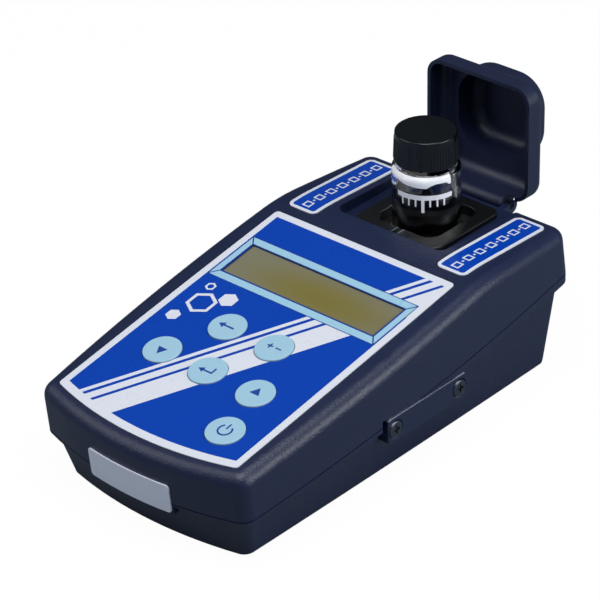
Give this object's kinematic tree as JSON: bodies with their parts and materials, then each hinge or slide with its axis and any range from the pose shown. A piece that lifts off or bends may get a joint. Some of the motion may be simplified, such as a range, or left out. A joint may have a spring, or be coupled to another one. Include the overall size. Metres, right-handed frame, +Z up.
{
  "type": "digital colorimeter",
  "caption": "Handheld bench colorimeter: wedge-shaped plastic case with an inclined keypad and display, and a capped glass vial in a measuring chamber under a hinged lid.",
  "frame": {"origin": "on the resting plane, under the middle of the outline with the lid open", "axes": "+X to the user's right, +Y from the front to the hinge, +Z up"},
  "size_m": [0.0984, 0.1981, 0.0962],
  "materials": {
    "case_plastic": "fine texture",
    "panel_print": "satin printed film",
    "label_print": "satin printed film",
    "badge_metal": "brushed and clear coated",
    "screw_steel": "plated",
    "key_plastic": "satin",
    "window_clear": "polished",
    "display_glass": "satin",
    "bezel_metal": "satin",
    "board": "solder mask",
    "black_plastic": "fine texture",
    "black_cap": "satin",
    "spring_steel": "bright",
    "vial_glass": "polished",
    "liquid": "clear",
    "liner": "plain",
    "lamp": "clear",
    "filter": "polished",
    "detector": "dark window",
    "battery_case": "printed sleeve",
    "contact_metal": "plated",
    "rubber": "plain",
    "dome_metal": "bright"
  },
  "bodies": {
    "housing": {"upper_shell": "case_plastic", "lower_shell": "case_plastic", "side_plate": "case_plastic", "side_plate_screws": "screw_steel", "case_screws": "screw_steel", "feet": "rubber", "battery_door": "case_plastic", "keypad_overlay": "panel_print", "strip_label_left": "label_print", "strip_label_right": "label_print", "front_badge": "badge_metal", "snap_domes": "dome_metal", "keypad_board": "board", "display_window": "window_clear", "display_glass": "display_glass", "display_bezel": "bezel_metal", "display_board": "board", "chamber_collar": "black_plastic", "cell_holder": "black_plastic", "light_source": "lamp", "colour_filter": "filter", "light_detector": "detector", "lamp_board": "board", "detector_board": "board", "hinge_pin": "screw_steel", "main_board": "board", "battery": "battery_case", "battery_contacts": "contact_metal"},
    "lid": {"lid": "case_plastic"},
    "lifter": {"vial_lifter": "black_plastic", "lifter_spring": "spring_steel"},
    "vial": {"vial_glass": "vial_glass", "sample_liquid": "liquid"},
    "cap": {"vial_cap": "black_cap", "cap_liner": "liner"},
    "key_upper_left": {"key_upper_left": "key_plastic"},
    "key_upper_right": {"key_upper_right": "key_plastic"},
    "key_lower_left": {"key_lower_left": "key_plastic"},
    "key_lower_middle": {"key_lower_middle": "key_plastic"},
    "key_lower_right": {"key_lower_right": "key_plastic"},
    "key_power": {"key_power": "key_plastic"}
  },
  "joints": [
    {"name": "lid_hinge", "type": "hinge", "parent": "housing", "child": "lid", "pos_m": [0, 0.0781, 0.0508], "axis": [-1, 0, 0], "range_deg": [-91, 0]},
    {"name": "lifter_slide", "type": "slide", "parent": "housing", "child": "lifter", "axis": [0, 0, 1], "range_m": [-0.0193, 0], "deforming": ["lifter_spring"]},
    {"name": "vial_lift", "type": "slide", "parent": "lifter", "child": "vial", "axis": [0, 0, 1], "range_m": [0, 0.03]},
    {"name": "cap_turn", "type": "hinge", "parent": "vial", "child": "cap", "pos_m": [0, 0.052, 0.08], "axis": [0, 0, 1], "range_deg": [0, 270]},
    {"name": "key_upper_left_press", "type": "slide", "parent": "housing", "child": "key_upper_left", "axis": [0, 0.1654, -0.9862], "range_m": [0, 0.0005], "stiffness_N_per_m": 3000, "springref_m": -0.0001},
    {"name": "key_upper_right_press", "type": "slide", "parent": "housing", "child": "key_upper_right", "axis": [0, 0.1654, -0.9862], "range_m": [0, 0.0005], "stiffness_N_per_m": 3000, "springref_m": -0.0001},
    {"name": "key_lower_left_press", "type": "slide", "parent": "housing", "child": "key_lower_left", "axis": [0, 0.1654, -0.9862], "range_m": [0, 0.0005], "stiffness_N_per_m": 3000, "springref_m": -0.0001},
    {"name": "key_lower_middle_press", "type": "slide", "parent": "housing", "child": "key_lower_middle", "axis": [0, 0.1654, -0.9862], "range_m": [0, 0.0005], "stiffness_N_per_m": 3000, "springref_m": -0.0001},
    {"name": "key_lower_right_press", "type": "slide", "parent": "housing", "child": "key_lower_right", "axis": [0, 0.1654, -0.9862], "range_m": [0, 0.0005], "stiffness_N_per_m": 3000, "springref_m": -0.0001},
    {"name": "key_power_press", "type": "slide", "parent": "housing", "child": "key_power", "axis": [0, 0.1654, -0.9862], "range_m": [0, 0.0005], "stiffness_N_per_m": 3000, "springref_m": -0.0001}
  ],
  "couplings": [
    {"joint": "lifter_slide", "follows": "lid_hinge", "m_per_rad": 0.01215}
  ]
}
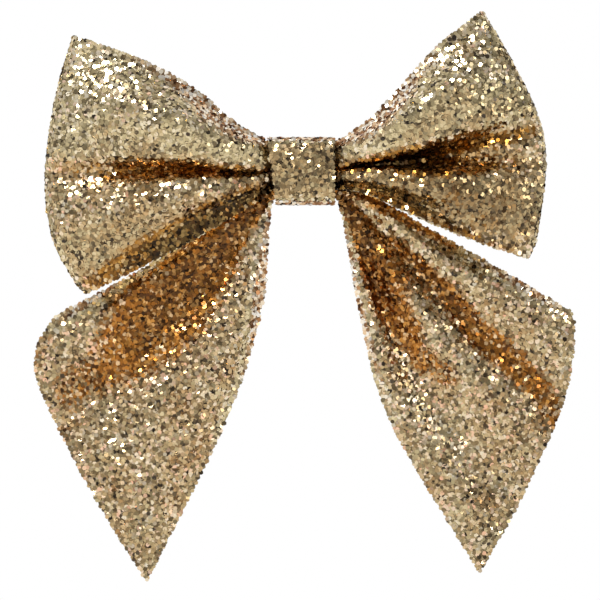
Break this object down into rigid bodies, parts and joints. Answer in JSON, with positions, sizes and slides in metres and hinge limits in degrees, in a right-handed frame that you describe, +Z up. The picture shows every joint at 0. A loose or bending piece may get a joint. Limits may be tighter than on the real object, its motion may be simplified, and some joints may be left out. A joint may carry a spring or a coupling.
{
  "type": "hair bow on a clip",
  "caption": "Pinched hair bow of stiff glitter canvas: pleated loops, wrapped knot and pointed tails on a sprung steel hair clip.",
  "frame": {"origin": "in the clip's closed mouth, on the plane where the hair lies, level with the middle of the knot", "axes": "+Z up as worn, +X to the right seen from the front, -Y out of the bow's front, +Y towards the head"},
  "size_m": [0.1351, 0.0285, 0.1425],
  "materials": {
    "glitter_canvas": "dense champagne-gold metal-look glitter flakes on stiff coated canvas",
    "waxed_thread": "twisted and waxed",
    "set_glue": "set hot-melt glue",
    "nickel_steel": "nickel-plated stamped steel",
    "spring_steel": "drawn wire"
  },
  "bodies": {
    "bow": {"loop_strip": "glitter_canvas", "knot_band": "glitter_canvas", "waist_thread": "waxed_thread", "waist_glue": "set_glue", "glue_pad": "set_glue", "clip_top_jaw": "nickel_steel", "clip_pivot_pin": "nickel_steel", "clip_spring": "spring_steel"},
    "left_tail": {"tail_left": "glitter_canvas"},
    "right_tail": {"tail_right": "glitter_canvas"},
    "lower_jaw": {"clip_bottom_jaw": "nickel_steel"}
  },
  "joints": [
    {"name": "jaw_open", "type": "hinge", "parent": "bow", "child": "lower_jaw", "pos_m": [0.013, 0, 0], "axis": [0, 0, -1], "range_deg": [0, 32], "stiffness_Nm_per_rad": 0.03, "springref_deg": -57.3, "deforming": ["clip_spring"]},
    {"name": "left_tail_flex", "type": "hinge", "parent": "bow", "child": "left_tail", "pos_m": [-0.0076, -0.00535, -0.0058], "axis": [1, 0, 0], "range_deg": [-6, 20], "stiffness_Nm_per_rad": 0.003},
    {"name": "right_tail_flex", "type": "hinge", "parent": "bow", "child": "right_tail", "pos_m": [0.0076, -0.00535, -0.0058], "axis": [1, 0, 0], "range_deg": [-6, 20], "stiffness_Nm_per_rad": 0.003}
  ]
}
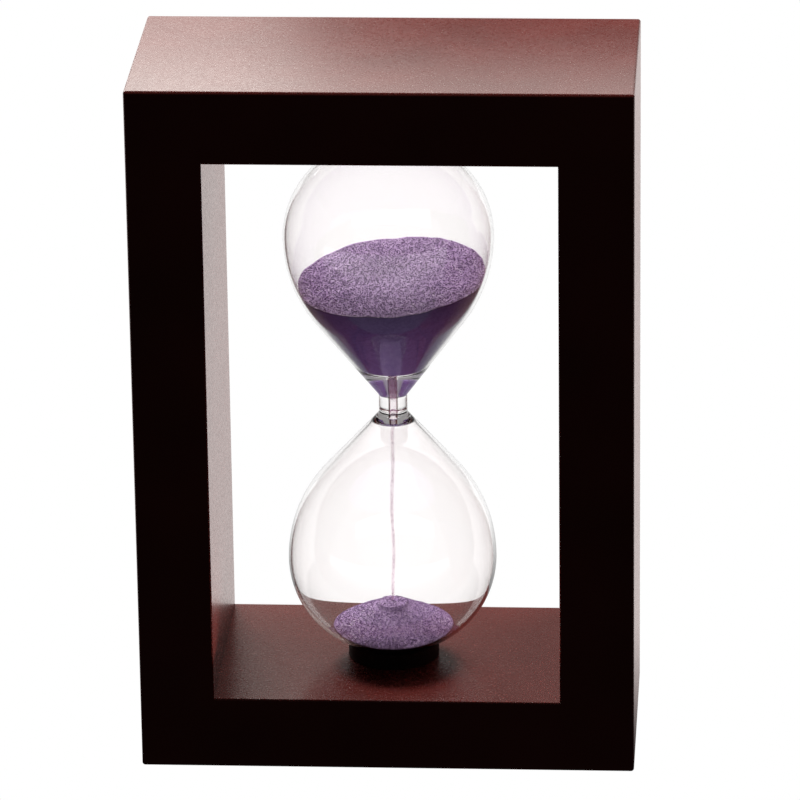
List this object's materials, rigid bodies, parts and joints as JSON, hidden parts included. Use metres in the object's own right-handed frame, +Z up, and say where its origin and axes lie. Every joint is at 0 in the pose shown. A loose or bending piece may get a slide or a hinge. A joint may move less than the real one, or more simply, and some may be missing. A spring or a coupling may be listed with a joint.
{
  "type": "hourglass",
  "caption": "Sand timer with a blown glass double bulb held upright in an open rectangular wooden frame; it is turned over to start.",
  "frame": {"origin": "centre of the base, on the surface it stands on", "axes": "+Z up along the glass, +X to the right seen from the front, -Y to the front"},
  "size_m": [0.1, 0.05, 0.144],
  "materials": {
    "lacquer": "dark red-brown satin lacquer",
    "dowel_wood": "plain",
    "glass": "clear, polished",
    "black_rubber": "matt",
    "felt": "felt",
    "stopper_rubber": "matt",
    "violet_sand": "fine dyed grain"
  },
  "bodies": {
    "root": {"bottom_board": "lacquer", "top_board": "lacquer", "left_post": "lacquer", "right_post": "lacquer", "dowel_top_left_front": "dowel_wood", "dowel_top_left_back": "dowel_wood", "dowel_top_right_front": "dowel_wood", "dowel_top_right_back": "dowel_wood", "dowel_bottom_left_front": "dowel_wood", "dowel_bottom_left_back": "dowel_wood", "dowel_bottom_right_front": "dowel_wood", "dowel_bottom_right_back": "dowel_wood", "glass": "glass", "lower_ring": "black_rubber", "upper_ring": "black_rubber", "lower_cushion": "felt", "upper_cushion": "felt", "stopper": "stopper_rubber", "sand_upper": "violet_sand", "sand_stream": "violet_sand", "sand_heap": "violet_sand"}
  },
  "joints": []
}
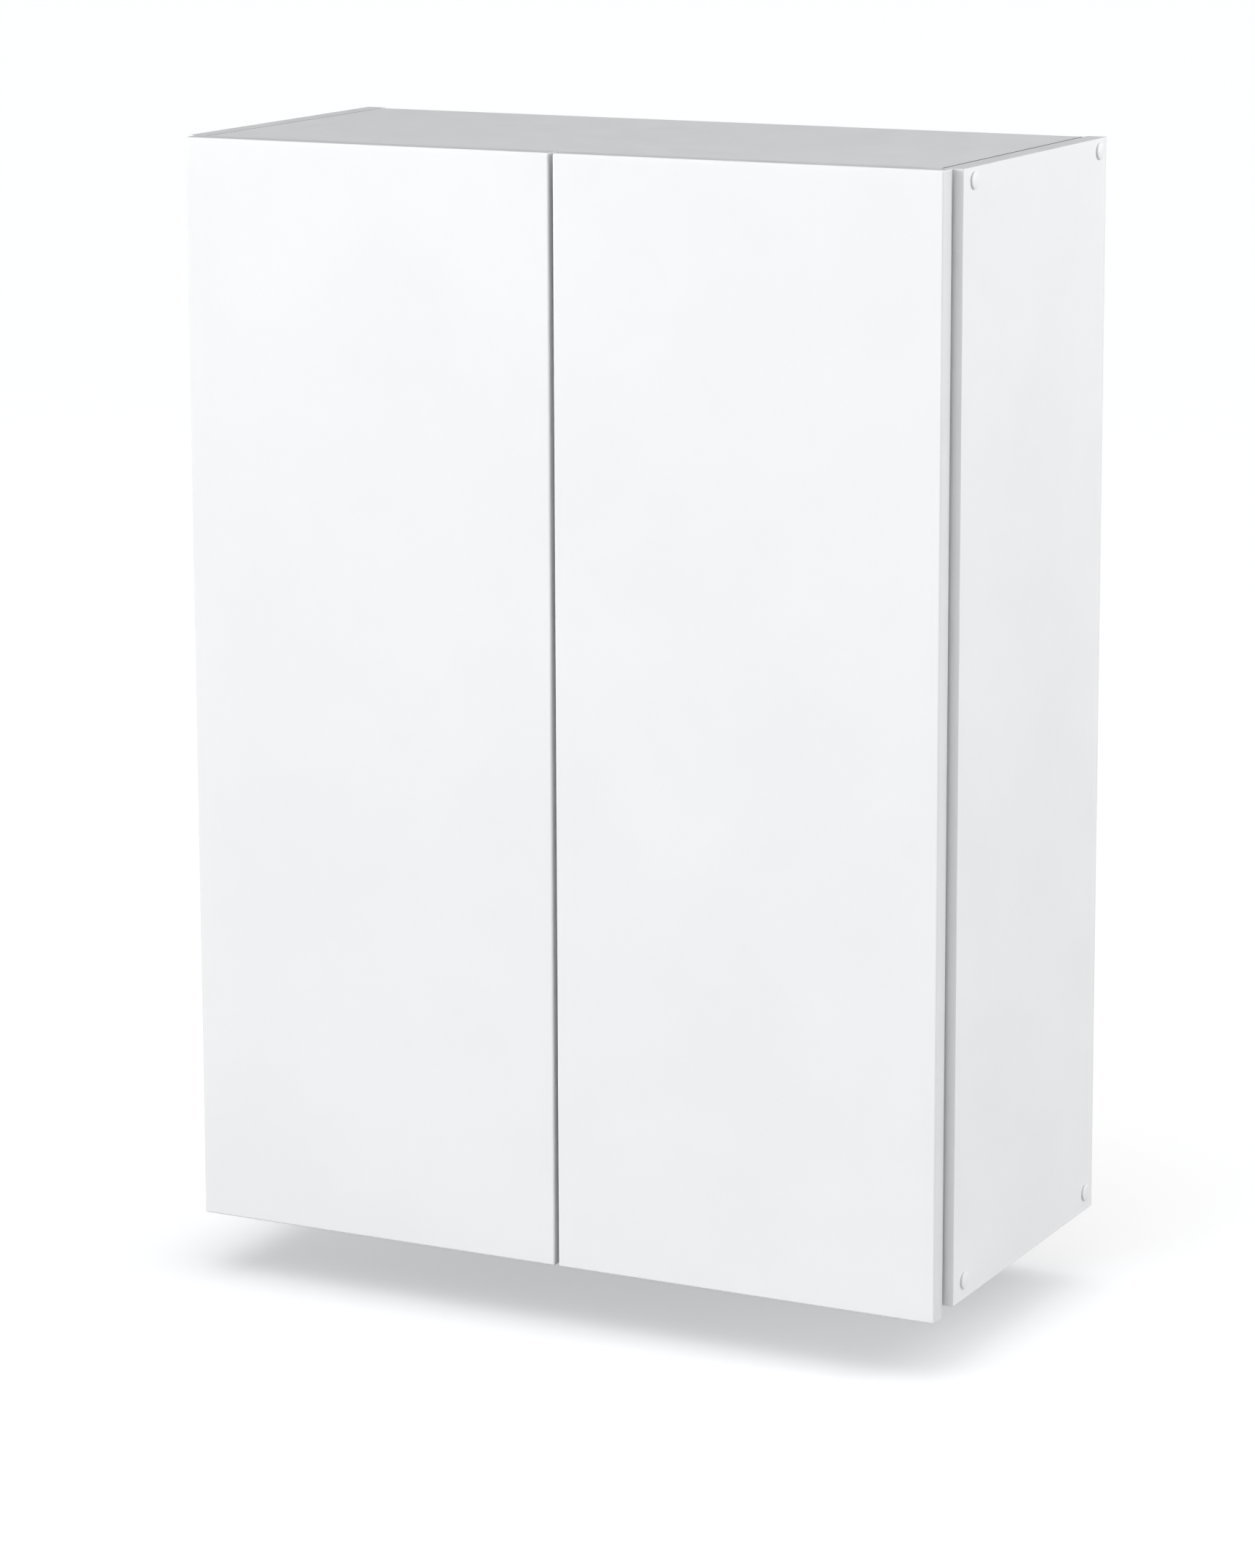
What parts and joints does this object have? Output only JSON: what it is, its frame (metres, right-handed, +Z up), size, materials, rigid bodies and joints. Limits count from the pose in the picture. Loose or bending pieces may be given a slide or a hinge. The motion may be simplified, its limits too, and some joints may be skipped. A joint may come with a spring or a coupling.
{
  "type": "hanging wall cabinet",
  "caption": "White wall-hung storage cabinet with two plain overlay doors on concealed cup hinges, adjustable shelves inside and a finger lip below the doors.",
  "frame": {"origin": "midway between the two hanging holes, on the rear face of the hanging brackets, which is the front face of the back panel; the wall lies 7 mm behind it", "axes": "+X to the right seen from the front, +Y into the wall, +Z up; the doors face -Y"},
  "size_m": [0.604, 0.277, 0.796],
  "materials": {
    "white_board": "white melamine laminate, satin",
    "door_board": "white melamine laminate, satin",
    "edge_band": "white plastic edge band",
    "hardboard": "hardboard, white lacquer inside",
    "dowel_wood": "bare beech",
    "zinc_steel": "zinc plated",
    "nickel_steel": "nickel plated",
    "spring_steel": "oiled spring steel",
    "cap_plastic": "white moulded plastic",
    "bumper": "soft translucent polyurethane"
  },
  "bodies": {
    "cabinet_body": {"left_side_panel": "white_board", "right_side_panel": "white_board", "top_panel": "white_board", "bottom_panel": "white_board", "back_panel": "hardboard", "left_side_edge_bands": "edge_band", "right_side_edge_bands": "edge_band", "top_panel_edge_band": "edge_band", "bottom_panel_edge_band": "edge_band", "upper_shelf": "white_board", "lower_shelf": "white_board", "upper_shelf_edge_band": "edge_band", "lower_shelf_edge_band": "edge_band", "shelf_pins": "zinc_steel", "assembly_screws": "zinc_steel", "left_screw_caps": "cap_plastic", "right_screw_caps": "cap_plastic", "wooden_dowels": "dowel_wood", "back_panel_nails": "zinc_steel", "left_hanging_bracket": "zinc_steel", "right_hanging_bracket": "zinc_steel", "hanging_bracket_screws": "zinc_steel", "left_upper_hinge_arm": "nickel_steel", "left_lower_hinge_arm": "nickel_steel", "right_upper_hinge_arm": "nickel_steel", "right_lower_hinge_arm": "nickel_steel", "left_upper_hinge_plate": "nickel_steel", "left_lower_hinge_plate": "nickel_steel", "right_upper_hinge_plate": "nickel_steel", "right_lower_hinge_plate": "nickel_steel", "hinge_plate_screws": "zinc_steel", "hinge_arm_screws": "zinc_steel", "hinge_adjusting_screws": "zinc_steel"},
    "left_door_leaf": {"left_door": "door_board", "left_door_edge_band": "edge_band", "left_door_bumpers": "bumper", "left_upper_hinge_cup": "nickel_steel", "left_lower_hinge_cup": "nickel_steel", "left_hinge_pins": "zinc_steel", "left_closing_springs": "spring_steel", "left_hinge_cup_screws": "zinc_steel"},
    "right_door_leaf": {"right_door": "door_board", "right_door_edge_band": "edge_band", "right_door_bumpers": "bumper", "right_upper_hinge_cup": "nickel_steel", "right_lower_hinge_cup": "nickel_steel", "right_hinge_pins": "zinc_steel", "right_closing_springs": "spring_steel", "right_hinge_cup_screws": "zinc_steel"}
  },
  "joints": [
    {"name": "left_door_swing", "type": "hinge", "parent": "cabinet_body", "child": "left_door_leaf", "pos_m": [-0.2864, -0.2636, -0.3392], "axis": [0, 0, -1], "range_deg": [0, 95]},
    {"name": "right_door_swing", "type": "hinge", "parent": "cabinet_body", "child": "right_door_leaf", "pos_m": [0.2864, -0.2636, -0.3392], "axis": [0, 0, 1], "range_deg": [0, 95]}
  ]
}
# # #
Collect the lines that hold "bending".

Break this object down into rigid bodies, parts and joints. Answer in JSON, with positions, sizes and slides in metres and hinge limits in degrees, in a right-handed frame that you describe, +Z up. The picture shows every joint at 0. A loose or bending piece may get a joint. Limits may be tighter than on the real object, its motion may be simplified, and some joints may be left out. A joint may carry a spring or a coupling.
List this object's materials, rigid bodies, parts and joints as JSON, hidden parts included. Use metres in the object's own right-handed frame, +Z up, and say where its origin and axes lie. Every joint is at 0 in the pose shown. A loose or bending piece may get a slide or a hinge. A joint may move less than the real one, or more simply, and some may be missing. A spring or a coupling may be listed with a joint.
What parts and joints does this object have? Output only JSON: what it is, its frame (metres, right-handed, +Z up), size, materials, rigid bodies and joints. Limits count from the pose in the picture. Loose or bending pieces may be given a slide or a hinge. The motion may be simplified, its limits too, and some joints may be skipped. A joint may come with a spring or a coupling.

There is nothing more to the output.